Purpose/Objectives: To describe institutional practices related to dietary restrictions for patients with neutropenia to determine whether restrictions are used and when they are implemented and discontinued.
Design: Descriptive survey.
Sample: 156 institutions belonging to the Association of Community Cancer Centers.
Methods: Mailed survey.
Findings: Of the institutions surveyed, 78% (n = 120) placed patients with neutropenia on restricted diets. Participating institutions responded that patients were placed on restricted diets at a variety of different white blood cell and neutrophil counts, including neutrophils < 1,000 (43%) and < 500 (46%). The majority of institutions (92%) placed patients on restricted diets once neutropenia was documented, while only 9% of institutions restricted diets when cancer treatment was initiated. Of the participating institutions, 83% (n = 96) restricted diets only when patients were neutropenic rather than throughout the duration of the chemotherapy regimen. The most commonly restricted foods were fresh fruits and juices (92%), fresh vegetables (95%), and raw eggs (74%). Few institutions restricted tap water (12%). Wine was restricted at 39% of institutions, and beer was restricted at 40% of institutions.
Conclusions: The role of diet in the development of infection in patients with neutropenia is unclear. This unclear role contributes to the variation in dietary restrictions among institutions.

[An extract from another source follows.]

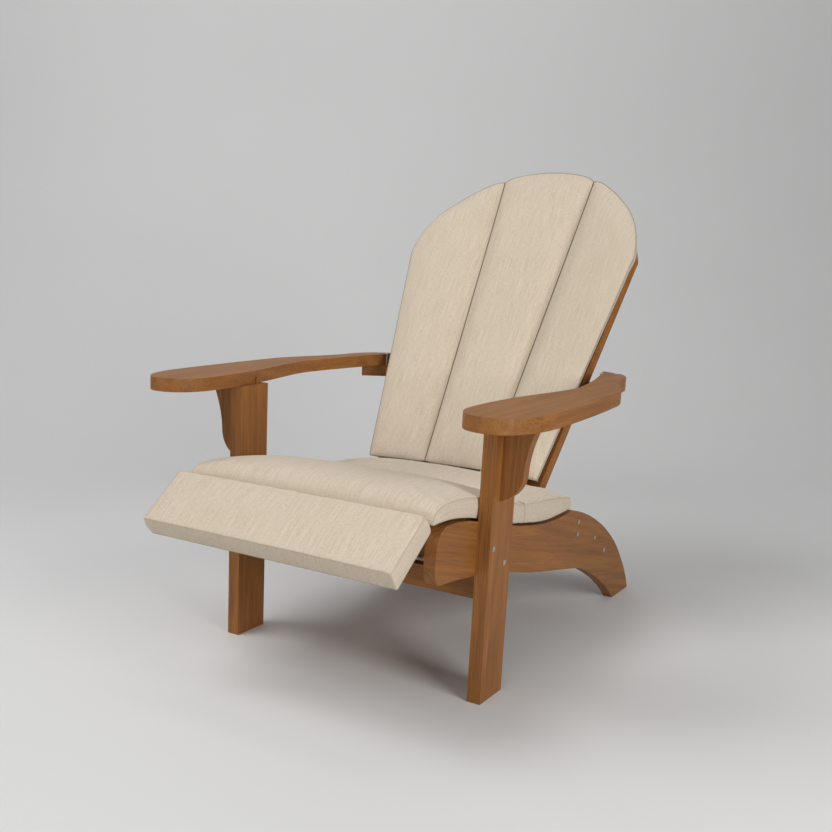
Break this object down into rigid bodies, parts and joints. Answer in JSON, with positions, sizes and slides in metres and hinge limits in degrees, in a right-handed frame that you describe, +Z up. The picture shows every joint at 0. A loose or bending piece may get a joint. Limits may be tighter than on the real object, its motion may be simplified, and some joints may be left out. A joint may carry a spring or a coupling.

Implications for Nursing Practice: Additional research should focus on dietary factors contributing to neutropenic infections and establishing criteria for implementation of specific dietary modifications. Nursing assessment should include nutritional status and risk factors for neutropenia and bacterial translocation. Nursing protocols for neutropenic dietary restrictions should be based on research findings.